Герменевтика не претендует на это и знает, что интерпретирующий находится в отношении «дополнительности» с интерпретируемым и его интерпретация не может смыкаться с «истиной» текста. Но герменевтика знает также, что этот несовершенный диалог с другим – единственная живая, не «музеифицирующая» и не каталогизирующая форма общения. И отдает себе отчет в том, что риск такого диалога – превратиться в монологичный и тавтологичный, т.е. стать лжедиалогом. И все-таки этот риск, критически контролируемый филологическим методом и философской рефлексией, –единственный путь к жизненному контакту с другим, будь это собственное прошлое или радикально другое, диалог, обосновывающий и поверяющий себя через сверхдиалог между участниками, т.е. внутри культурно-языковой общности, которая имеет тенденцию бесконечно расширяться. Таким образом, фундамент так понимаемого диалога – в принципиальной историчности «диалогического животного» – человека в постметафизическую эпоху Модерности, являющуюся также эпохой открытости к метафизике, понимаемой как неискоренимая потребность и поиск.

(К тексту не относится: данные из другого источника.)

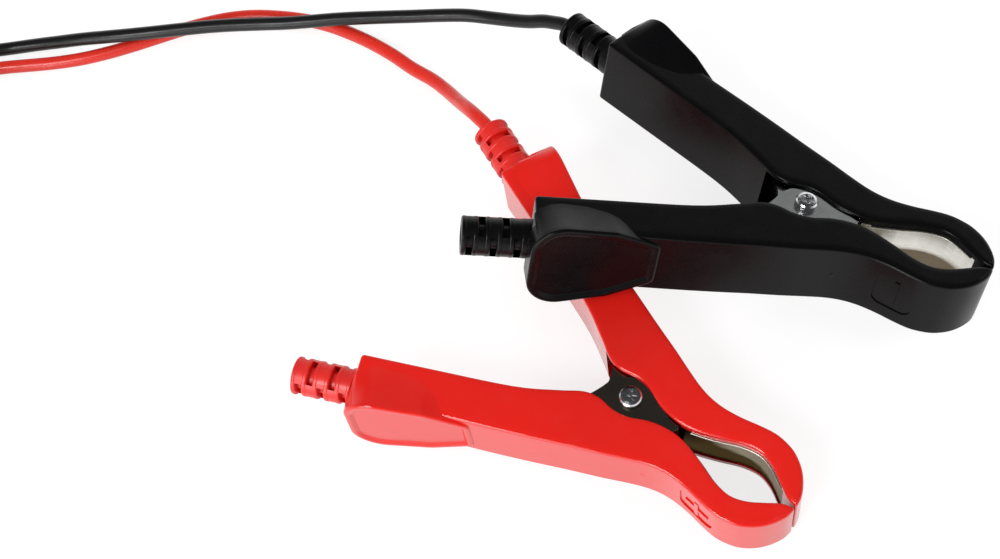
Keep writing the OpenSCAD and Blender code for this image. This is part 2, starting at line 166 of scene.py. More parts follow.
def new_piece(name, mesh, materials, sharp=40, turn_out=True):
    """Turns the mesh into an object, with its faces to the outside and smooth up to an angle."""
    if turn_out:
        bmesh.ops.recalc_face_normals(mesh, faces=mesh.faces)
    data = bpy.data.meshes.new(name)
    mesh.to_mesh(data)
    mesh.free()
    data.shade_smooth()
    data.set_sharp_from_angle(angle=math.radians(sharp))
    for material in materials:
        data.materials.append(material)
    piece = bpy.data.objects.new(name, data)
    scene.collection.objects.link(piece)
    return piece


def new_group(name, inputs):
    """A shader node group with these inputs, which gives a colour, a roughness and a height."""
    number, vector, colour = "NodeSocketFloat", "NodeSocketVector", "NodeSocketColor"
    group = bpy.data.node_groups.new(name, "ShaderNodeTree")
    for label, value in inputs.items():
        kind = {3: vector, 4: colour}[len(value)] if isinstance(value, tuple) else number
        group.interface.new_socket(label, in_out="INPUT", socket_type=kind).default_value = value
    for label, kind in (("Colour", colour), ("Roughness", number), ("Height", number)):
        group.interface.new_socket(label, in_out="OUTPUT", socket_type=kind)
    entry, exit_node = group.nodes.new("NodeGroupInput"), group.nodes.new("NodeGroupOutput")
    return group, entry.outputs, exit_node.inputs


def add_node(tree, kind, links, **settings):
    """A node with its settings; each input is a value or comes from another node's output."""
    node = tree.nodes.new(kind)
    for label, value in settings.items():
        setattr(node, label, value)
    for label, value in links.items():
        if isinstance(value, bpy.types.NodeSocket):
            tree.links.new(value, node.inputs[label])
        else:
            node.inputs[label].default_value = value
    return node


def maths(tree, operation, *values):
    """The result for two or three values, each a number or another node's output."""
    return add_node(tree, "ShaderNodeMath", dict(enumerate(values)), operation=operation).outputs[0]


def scaled(tree, colour, amount):
    links = {0: colour, "Scale": amount}
    return add_node(tree, "ShaderNodeVectorMath", links, operation="SCALE").outputs[0]


def multiplied(tree, vector, amounts):
    links = {0: vector, 1: amounts}
    return add_node(tree, "ShaderNodeVectorMath", links, operation="MULTIPLY").outputs[0]


def noise(tree, place, scale, detail, roughness=0.5):
    return add_node(tree, "ShaderNodeTexNoise", {
        "Vector": place, "Scale": scale, "Detail": detail, "Roughness": roughness}).outputs["Fac"]


def ramp(tree, value, low, high):
    """0 up to the low value, 1 from the high one, and even between them."""
    return add_node(tree, "ShaderNodeMapRange", {
        "Value": value, "From Min": low, "From Max": high}).outputs[0]


def give(tree, outputs, **values):
    for label, value in values.items():
        tree.links.new(value, outputs[label])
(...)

В этой перспективе приобретает новое и адекватное значение русская культура, в частности литература и философия, достигшие расцвета в начале нашего столетия. В русской культуре, где по видимости доминирует противопоставление «западничества» и «славянофильства», момент единства между этими двумя тенденциями в действительности сильнее момента их противопоставления. Главное то, что у них одна основа, суть которой в опыте усваивания Модерности страной, позже других европейских стран вставшей на путь модернизации, однако страной не восточной, как, например, Япония, а европейской, хотя и со своей особой исторической судьбой, и христианской, хотя и христианство здесь тоже отличалось своеобразием. Даже в случае самых крайних славянофильских позиций, особенно позднего славянофильства, сменившего на рубеже ХIХ-ХХ вв. «классическое» первой половины XIX в., главное – их участие в общей проблематике современной европейской культуры, характер их критики Модерности, однородной западноевропейской самокритике. С другой стороны, русское западничество не повторяло механически интеллектуально-исторический опыт Западной Европы, а адаптировалось и трансформировалось применительно к специфическим условиям развития русской истории. Поэтому литература, т.е. та часть русской культуры, которой самым непосредственным образом предстояло быть воспринятой Западом, ощущалась западной культурой не как некая экзотика, а как нечто близкое и соприродное, хотя, разумеется, и не идентичное, одинаковое и в то же время отличное, оригинальное и знакомое, во всяком случае, сразу понятное. Это объясняется тем, что близкие контакты с русской культурой начались к концу XIX века, когда европейский Запад в лице наиболее передовых элементов своей культуры стал освобождаться от оптимистических мифов и признал внутренне присущие ей противоречия: при всей уверенности в собственных силах западная культура уже начинала предчувствовать свои ограничения.